**The exercise:** What is needed is the run of lines from the one with "Give this object's" through the close of the data, set down exactly.

**Data provided:**
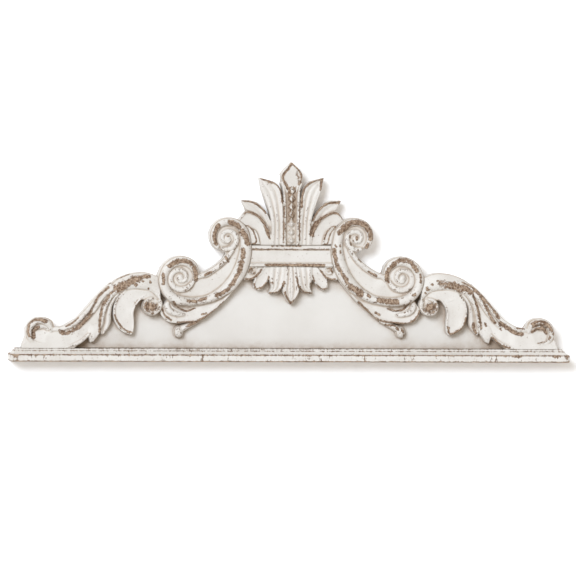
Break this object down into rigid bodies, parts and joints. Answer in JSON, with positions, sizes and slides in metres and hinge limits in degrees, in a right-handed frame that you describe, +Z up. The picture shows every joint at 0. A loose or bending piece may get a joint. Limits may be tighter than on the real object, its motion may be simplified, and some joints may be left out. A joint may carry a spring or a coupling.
{
  "type": "carved wall pediment",
  "caption": "Carved wall pediment in distressed white paint, with a palmette, C-scrolls and acanthus arms on a moulded rail.",
  "frame": {"origin": "point on the flat back of the panel, on the line of symmetry and 190 mm above the rail's underside", "axes": "+X to the right as the viewer sees it, +Z up, +Y out of the back into the wall, so the carving faces -Y"},
  "size_m": [1.2, 0.058, 0.4247],
  "materials": {
    "carving_paint": "matt white paint, rubbed through to brown on raised edges",
    "panel_paint": "matt white paint, smooth",
    "rail_paint": "matt white paint, rubbed through to brown along its edges"
  },
  "bodies": {
    "root": {"back_panel": "panel_paint", "base_rail": "rail_paint", "band": "carving_paint", "palmette": "carving_paint", "pendant": "carving_paint", "c_scroll_left": "carving_paint", "c_scroll_right": "carving_paint", "arm_left": "carving_paint", "arm_right": "carving_paint"}
  },
  "joints": []
}
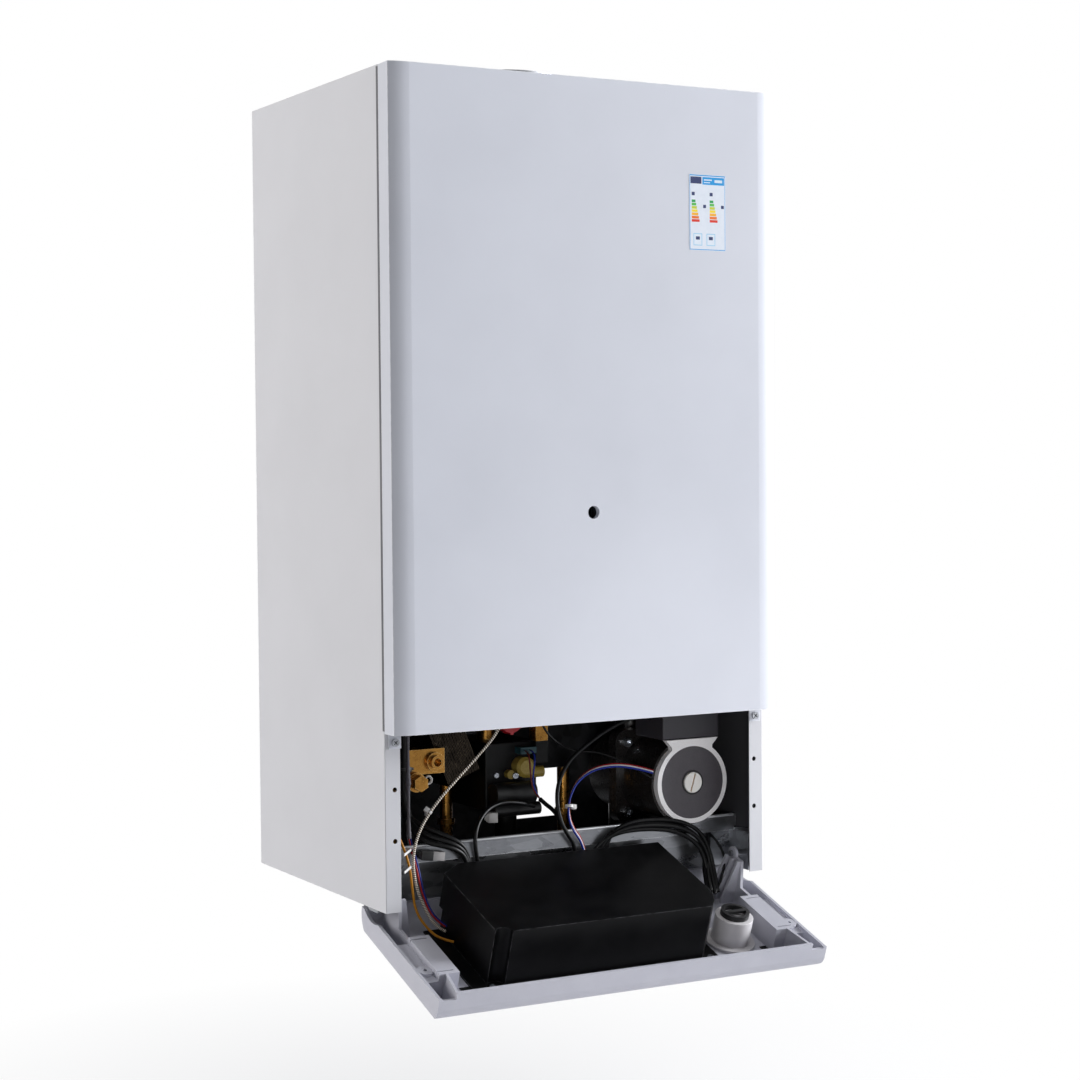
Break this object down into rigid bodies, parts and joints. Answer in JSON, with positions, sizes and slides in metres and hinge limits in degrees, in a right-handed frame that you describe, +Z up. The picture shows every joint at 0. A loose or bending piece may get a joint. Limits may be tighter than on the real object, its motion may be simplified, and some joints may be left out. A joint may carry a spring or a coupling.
{
  "type": "wall-mounted gas boiler",
  "caption": "Wall-mounted gas boiler with a grey sheet casing, a flue collar on top and a hinged control panel hanging open below its service bay.",
  "frame": {"origin": "on the wall plane, at the casing's middle and its lower edge", "axes": "+X to the right as seen from the front, +Y into the wall, +Z up"},
  "size_m": [0.4, 0.3955, 0.8377],
  "materials": {
    "cover_paint": "smooth pale lavender-grey enamel",
    "casing_paint": "smooth warm grey enamel",
    "galvanised": "galvanised sheet",
    "zinc_screw": "zinc-plated steel",
    "collar_alloy": "cast alloy, painted grey",
    "glass": "clear pane",
    "brass": "machined brass",
    "copper": "bright copper",
    "steel_plates": "pressed stainless steel",
    "fibre_board": "pale ceramic fibre board",
    "vessel_red": "red enamel",
    "pump_grey": "light grey plastic",
    "pump_plate": "satin alloy plate",
    "pump_screw": "bright plated screw",
    "pump_black": "black paint",
    "dark_plastic": "dark grey plastic",
    "black_plastic": "black plastic",
    "panel_plastic": "lavender-grey plastic",
    "gauge_white": "off-white plastic",
    "needle_red": "red enamel",
    "board_green": "green laminate",
    "valve_alloy": "die-cast alloy",
    "cap_olive": "olive plastic",
    "plug_teal": "teal plastic",
    "knob_red": "red plastic",
    "braid_white": "off-white sleeve",
    "lead_amber": "amber insulation",
    "lead_black": "black insulation",
    "lead_colours": "red, white and blue insulation"
  },
  "bodies": {
    "casing": {"amber_lead": "lead_amber", "black_leads": "lead_black", "braided_lead": "braid_white", "burner": "steel_plates", "chamber_door": "galvanised", "coloured_leads": "lead_colours", "combustion_box": "fibre_board", "diverter_motor": "black_plastic", "electrodes": "steel_plates", "expansion_vessel": "vessel_red", "fan_housing": "galvanised", "fan_motor": "dark_plastic", "flow_group": "brass", "flow_pipe": "copper", "flue_collar": "collar_alloy", "gas_coils": "black_plastic", "gas_manifold": "brass", "gas_valve": "valve_alloy", "governor_cap": "cap_olive", "governor_plug": "plug_teal", "heat_exchanger": "copper", "heating_tails": "brass", "hinge_brackets": "galvanised", "left_side_panel": "casing_paint", "plate_heat_exchanger": "steel_plates", "pump_body": "pump_black", "pump_face_plate": "pump_plate", "pump_front_ring": "pump_grey", "pump_motor_can": "pump_black", "pump_screws": "zinc_screw", "pump_terminal_box": "dark_plastic", "rear_frame": "galvanised", "return_pipe": "copper", "right_side_panel": "casing_paint", "safety_valve": "brass", "sealed_chamber": "galvanised", "service_tray": "galvanised", "sight_glass": "glass", "smoke_hood": "galvanised", "top_panel": "casing_paint", "wall_bracket": "galvanised", "water_tails": "brass"},
    "front_cover": {"front_cover": "cover_paint", "cover_screws": "zinc_screw"},
    "control_panel": {"control_panel": "panel_plastic", "electronics_cover": "black_plastic", "case_screws": "zinc_screw", "control_board": "board_green", "gauge": "gauge_white", "gauge_clip": "black_plastic", "display_window": "glass"},
    "gauge_needle": {"gauge_needle": "needle_red"},
    "button_minus": {"button_minus": "black_plastic"},
    "button_plus": {"button_plus": "black_plastic"},
    "button_reset": {"button_reset": "black_plastic"},
    "fan_wheel": {"fan_wheel": "dark_plastic"},
    "pump_impeller": {"pump_impeller": "dark_plastic"},
    "pump_bleed_screw": {"pump_bleed_screw": "pump_screw"},
    "safety_knob": {"safety_knob": "knob_red"},
    "diverter_spindle": {"diverter_spindle": "steel_plates"}
  },
  "joints": [
    {"name": "panel_hinge", "type": "hinge", "parent": "casing", "child": "control_panel", "pos_m": [0, -0.2672, 0.0145], "axis": [1, 0, 0], "range_deg": [-109, 0], "deforming": ["braided_lead", "amber_lead", "black_leads", "coloured_leads"]},
    {"name": "cover_pull", "type": "slide", "parent": "casing", "child": "front_cover", "axis": [0, -1, 0], "range_m": [0, 0.12]},
    {"name": "fan_spin", "type": "hinge", "parent": "casing", "child": "fan_wheel", "pos_m": [0, -0.15, 0.615], "axis": [0, 1, 0], "continuous": true},
    {"name": "pump_spin", "type": "hinge", "parent": "casing", "child": "pump_impeller", "pos_m": [0.143, -0.2, 0.085], "axis": [0, 1, 0], "continuous": true},
    {"name": "bleed_screw_turn", "type": "hinge", "parent": "casing", "child": "pump_bleed_screw", "pos_m": [0.143, -0.255, 0.085], "axis": [0, 1, 0], "range_deg": [0, 360]},
    {"name": "safety_valve_turn", "type": "hinge", "parent": "casing", "child": "safety_knob", "pos_m": [-0.027, -0.19, 0.151], "axis": [0, 1, 0], "range_deg": [0, 90]},
    {"name": "diverter_stroke", "type": "slide", "parent": "casing", "child": "diverter_spindle", "axis": [0, 0, 1], "range_m": [0, 0.006]},
    {"name": "needle_turn", "type": "hinge", "parent": "control_panel", "child": "gauge_needle", "pos_m": [0.134, -0.32964, -0.05756], "axis": [0, 0.3256, -0.9455], "range_deg": [0, 240]},
    {"name": "button_minus_press", "type": "slide", "parent": "control_panel", "child": "button_minus", "axis": [0, -0.3256, 0.9455], "range_m": [0, 0.0012], "stiffness_N_per_m": 500, "springref_m": -0.001},
    {"name": "button_plus_press", "type": "slide", "parent": "control_panel", "child": "button_plus", "axis": [0, -0.3256, 0.9455], "range_m": [0, 0.0012], "stiffness_N_per_m": 500, "springref_m": -0.001},
    {"name": "button_reset_press", "type": "slide", "parent": "control_panel", "child": "button_reset", "axis": [0, -0.3256, 0.9455], "range_m": [0, 0.0012], "stiffness_N_per_m": 500, "springref_m": -0.001}
  ]
}
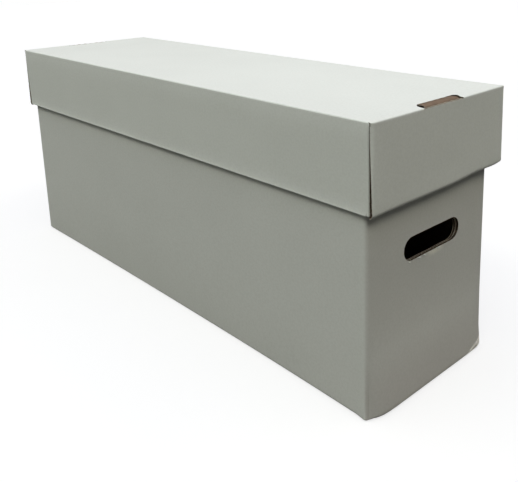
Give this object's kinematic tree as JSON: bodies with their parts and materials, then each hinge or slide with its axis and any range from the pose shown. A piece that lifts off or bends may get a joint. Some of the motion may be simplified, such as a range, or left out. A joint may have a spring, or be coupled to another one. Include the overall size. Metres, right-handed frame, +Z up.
{
  "type": "comic book box",
  "caption": "Long storage box of white corrugated board for comic books, with hand holes and a telescoping lift-off lid.",
  "frame": {"origin": "centre of the box's footprint, on the ground", "axes": "+X along the box towards its bulged front end, +Y across the box, +Z up"},
  "size_m": [0.708, 0.21, 0.293],
  "materials": {
    "box_board": "matte white paper liner with brown kraft inside",
    "lid_board": "matte white paper liner with brown kraft inside"
  },
  "bodies": {
    "box": {"box": "box_board"},
    "lid": {"lid": "lid_board"}
  },
  "joints": [
    {"name": "lid_lift", "type": "slide", "parent": "box", "child": "lid", "axis": [0, 0, 1], "range_m": [0, 0.12]}
  ]
}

**Answer to this exercise:**
Give this object's kinematic tree as JSON: bodies with their parts and materials, then each hinge or slide with its axis and any range from the pose shown. A piece that lifts off or bends may get a joint. Some of the motion may be simplified, such as a range, or left out. A joint may have a spring, or be coupled to another one. Include the overall size. Metres, right-handed frame, +Z up.
{
  "type": "comic book box",
  "caption": "Long storage box of white corrugated board for comic books, with hand holes and a telescoping lift-off lid.",
  "frame": {"origin": "centre of the box's footprint, on the ground", "axes": "+X along the box towards its bulged front end, +Y across the box, +Z up"},
  "size_m": [0.708, 0.21, 0.293],
  "materials": {
    "box_board": "matte white paper liner with brown kraft inside",
    "lid_board": "matte white paper liner with brown kraft inside"
  },
  "bodies": {
    "box": {"box": "box_board"},
    "lid": {"lid": "lid_board"}
  },
  "joints": [
    {"name": "lid_lift", "type": "slide", "parent": "box", "child": "lid", "axis": [0, 0, 1], "range_m": [0, 0.12]}
  ]
}